>>>>>

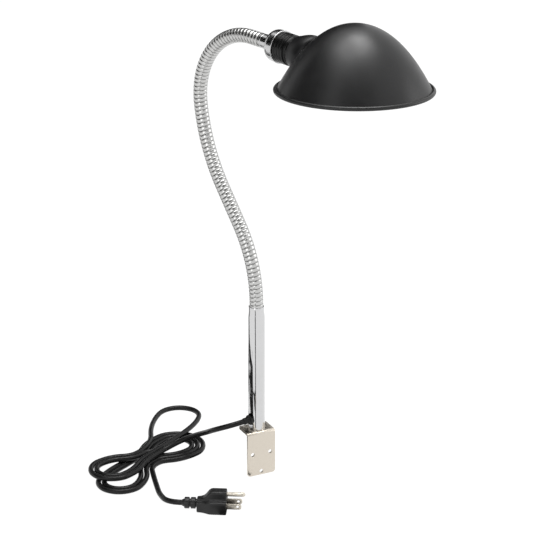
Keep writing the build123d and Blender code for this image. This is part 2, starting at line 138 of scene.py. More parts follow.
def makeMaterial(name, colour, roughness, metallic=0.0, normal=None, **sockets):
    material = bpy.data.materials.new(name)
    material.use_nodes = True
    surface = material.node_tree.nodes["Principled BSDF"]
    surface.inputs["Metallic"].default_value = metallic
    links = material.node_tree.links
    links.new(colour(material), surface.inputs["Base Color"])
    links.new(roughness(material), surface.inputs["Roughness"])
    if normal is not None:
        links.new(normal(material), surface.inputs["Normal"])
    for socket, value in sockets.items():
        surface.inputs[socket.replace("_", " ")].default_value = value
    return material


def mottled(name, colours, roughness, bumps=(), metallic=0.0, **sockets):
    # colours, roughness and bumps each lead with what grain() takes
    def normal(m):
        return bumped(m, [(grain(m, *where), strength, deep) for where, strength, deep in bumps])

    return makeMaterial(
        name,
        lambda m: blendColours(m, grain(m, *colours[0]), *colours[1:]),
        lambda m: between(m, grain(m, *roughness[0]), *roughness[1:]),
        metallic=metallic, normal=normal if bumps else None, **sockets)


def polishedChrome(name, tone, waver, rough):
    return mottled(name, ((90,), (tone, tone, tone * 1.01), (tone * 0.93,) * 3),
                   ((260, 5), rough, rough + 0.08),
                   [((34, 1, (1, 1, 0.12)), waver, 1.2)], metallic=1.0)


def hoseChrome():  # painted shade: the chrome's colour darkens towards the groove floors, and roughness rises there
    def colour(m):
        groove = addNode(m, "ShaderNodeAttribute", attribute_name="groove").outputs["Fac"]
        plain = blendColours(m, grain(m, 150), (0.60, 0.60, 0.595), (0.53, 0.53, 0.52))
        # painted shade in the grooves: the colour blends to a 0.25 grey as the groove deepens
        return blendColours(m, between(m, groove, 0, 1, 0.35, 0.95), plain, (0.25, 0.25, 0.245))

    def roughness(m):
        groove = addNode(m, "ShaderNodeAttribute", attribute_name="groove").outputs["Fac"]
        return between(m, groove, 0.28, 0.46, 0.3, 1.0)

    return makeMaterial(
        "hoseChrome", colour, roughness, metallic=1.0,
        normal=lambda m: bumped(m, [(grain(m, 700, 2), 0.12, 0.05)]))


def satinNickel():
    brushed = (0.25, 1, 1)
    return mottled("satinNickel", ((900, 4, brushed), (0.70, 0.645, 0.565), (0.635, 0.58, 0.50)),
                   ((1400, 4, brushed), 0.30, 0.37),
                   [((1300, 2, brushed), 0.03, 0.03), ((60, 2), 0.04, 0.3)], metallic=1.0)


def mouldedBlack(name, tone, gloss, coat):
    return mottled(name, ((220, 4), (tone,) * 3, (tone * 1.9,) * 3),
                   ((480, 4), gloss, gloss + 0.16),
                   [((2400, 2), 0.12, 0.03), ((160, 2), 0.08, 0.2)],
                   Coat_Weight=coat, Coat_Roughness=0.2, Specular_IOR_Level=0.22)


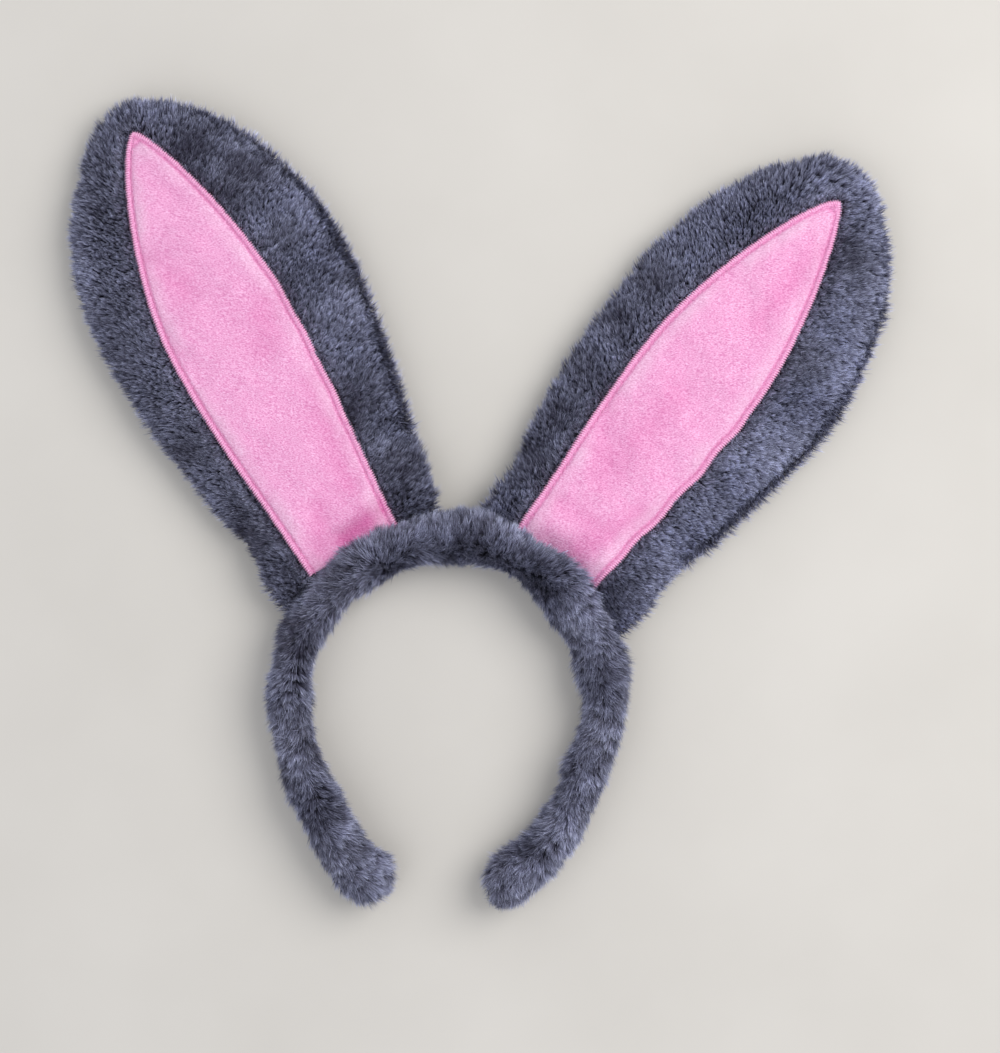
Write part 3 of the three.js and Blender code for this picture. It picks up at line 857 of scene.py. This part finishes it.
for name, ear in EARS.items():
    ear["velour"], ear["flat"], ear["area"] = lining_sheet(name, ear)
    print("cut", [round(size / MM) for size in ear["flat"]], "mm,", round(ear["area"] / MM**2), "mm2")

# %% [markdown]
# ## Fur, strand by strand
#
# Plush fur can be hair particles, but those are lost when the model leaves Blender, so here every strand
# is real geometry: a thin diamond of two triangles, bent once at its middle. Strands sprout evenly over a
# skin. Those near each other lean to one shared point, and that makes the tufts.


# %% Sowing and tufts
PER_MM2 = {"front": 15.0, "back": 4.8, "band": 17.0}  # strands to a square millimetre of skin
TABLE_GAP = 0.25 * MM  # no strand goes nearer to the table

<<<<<

Exercise aim
Your task is to give again the lines from the one containing "Write part 3" to the one containing "# skin. Those", both lines included, exactly and without anything added.

Written solution
Write part 3 of the three.js and Blender code for this picture. It picks up at line 857 of scene.py. This part finishes it.
for name, ear in EARS.items():
    ear["velour"], ear["flat"], ear["area"] = lining_sheet(name, ear)
    print("cut", [round(size / MM) for size in ear["flat"]], "mm,", round(ear["area"] / MM**2), "mm2")

# %% [markdown]
# ## Fur, strand by strand
#
# Plush fur can be hair particles, but those are lost when the model leaves Blender, so here every strand
# is real geometry: a thin diamond of two triangles, bent once at its middle. Strands sprout evenly over a
# skin. Those near each other lean to one shared point, and that makes the tufts.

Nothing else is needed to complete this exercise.